Review: Dragon Pearl by Yoon Ha Lee

I hesitated to pick up Dragon Pearl because I sometimes struggle to stay invested in books aimed at a younger audience, but the description eventually convinced me to give the book a try (along with how much I enjoy the author’s other work ) and I’m glad I did.

The cover is brilliant, eye catching, reflecting a real scene from the book, and also accurately reflecting the science-fantasy feel of the book

THIRTEEN-YEAR-OLD MIN comes from a long line of fox spirits. But you’d never know it by looking at her. To keep the family safe, Min’s mother insists that none of them use any fox-magic, such as Charm or shape-shifting. They must appear human at all times.

Min feels hemmed in by the household rules and resents the endless chores, the cousins who crowd her, and the aunties who judge her. She would like nothing more than to escape Jinju, her neglected, dust-ridden, and impoverished planet. She’s counting the days until she can follow her older brother, Jun, into the Space Forces and see more of the Thousand Worlds.

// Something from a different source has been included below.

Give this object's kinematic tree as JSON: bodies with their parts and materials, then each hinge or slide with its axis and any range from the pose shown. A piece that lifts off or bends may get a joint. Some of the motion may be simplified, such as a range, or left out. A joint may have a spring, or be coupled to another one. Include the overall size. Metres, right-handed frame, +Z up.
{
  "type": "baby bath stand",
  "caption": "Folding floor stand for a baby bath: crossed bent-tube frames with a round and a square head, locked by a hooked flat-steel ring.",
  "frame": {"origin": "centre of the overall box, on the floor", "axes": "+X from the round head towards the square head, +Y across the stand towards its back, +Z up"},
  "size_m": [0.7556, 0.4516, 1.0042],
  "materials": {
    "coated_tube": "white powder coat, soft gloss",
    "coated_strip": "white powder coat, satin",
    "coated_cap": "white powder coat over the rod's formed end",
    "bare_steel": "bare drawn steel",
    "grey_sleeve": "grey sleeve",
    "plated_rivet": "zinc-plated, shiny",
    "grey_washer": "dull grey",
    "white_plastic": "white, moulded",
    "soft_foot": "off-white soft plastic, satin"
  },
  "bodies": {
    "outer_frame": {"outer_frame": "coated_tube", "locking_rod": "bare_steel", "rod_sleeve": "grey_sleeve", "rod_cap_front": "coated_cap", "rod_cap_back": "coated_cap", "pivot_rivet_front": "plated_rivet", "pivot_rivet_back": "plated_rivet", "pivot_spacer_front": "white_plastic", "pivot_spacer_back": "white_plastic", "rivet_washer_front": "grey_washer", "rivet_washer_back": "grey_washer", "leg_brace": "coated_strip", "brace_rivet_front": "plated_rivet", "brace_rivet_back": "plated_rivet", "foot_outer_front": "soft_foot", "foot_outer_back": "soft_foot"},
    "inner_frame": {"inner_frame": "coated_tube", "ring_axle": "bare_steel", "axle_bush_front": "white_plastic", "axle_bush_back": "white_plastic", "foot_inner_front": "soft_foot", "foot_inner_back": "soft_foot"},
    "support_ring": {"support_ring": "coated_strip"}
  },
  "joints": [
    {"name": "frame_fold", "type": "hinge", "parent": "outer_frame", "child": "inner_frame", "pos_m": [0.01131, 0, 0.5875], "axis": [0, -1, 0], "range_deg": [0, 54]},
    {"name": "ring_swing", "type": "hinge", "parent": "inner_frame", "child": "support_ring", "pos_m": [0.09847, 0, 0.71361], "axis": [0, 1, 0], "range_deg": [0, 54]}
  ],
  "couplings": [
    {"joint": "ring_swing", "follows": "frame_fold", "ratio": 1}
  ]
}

When word arrives that Jun is suspected of leaving his post to go in search of the Dragon Pearl, Min knows that something is wrong. Jun would never desert his battle cruiser, even for a mystical object rumored to have tremendous power. She decides to run away to find him and clear his name.

Min’s quest will have her meeting gamblers, pirates, and vengeful ghosts. It will involve deception, lies, and sabotage. She will be forced to use more fox-magic than ever before, and to rely on all of her cleverness and bravery. The outcome may not be what she had hoped, but it has the potential to exceed her wildest dreams.”


I enjoyed the futuristic, Korean, science-fantasy blend that Yoon Ha Lee writes so well; and I really enjoyed Min’s determination and courage. The book explores prejudice and morality, but never in a way that seems overly violent or otherwise inappropriate for the age group at which it is targeted.

The plot gets moved along by coincidences or good luck a couple more times than I’d prefer, but I enjoy the world that Yoon Ha Lee created, and if Dragon Pearl was given a sequel, I would most likely read it as well. I enjoyed the way ghosts and foxes moved through the world that Yoon Ha Lee created, and the ending of the novel (while foreshadowed) was surprising and satisfying.

This book is (for obvious reasons) fairly different from Yoon Ha Lee’s Machineries of Empire series, but I think readers who enjoyed Phoenix Extravagant will enjoy Dragon Pearl. Due to the distinct Korean influences worked into the book, I haven’t read much that is truly reminiscent of Dragon Pearl, but I’d recommend the book to those who enjoyed Gail Carriger’s Finishing School series, the Grisha series by Leigh Bardugo, Jim Butcher’s Aeronaut’s Windlass, or any fantasy with an entertaining plot and a focus on family, culture, and finding your way in the world.

If the themes explored in Dragon Pearl sound interesting but you prefer novels aimed at adults rather than middle-grade fiction, Gail Carriger’s Vixen Ecology (a short story set after book 3 of the San Andreas Shifter series) is available now with profits going to charity through to the end of the month. It also focuses on a kitsune, and similar themes of family and finding your way in the world are explored within the series; though with explicit romantic and sexual relationships also driving the plot.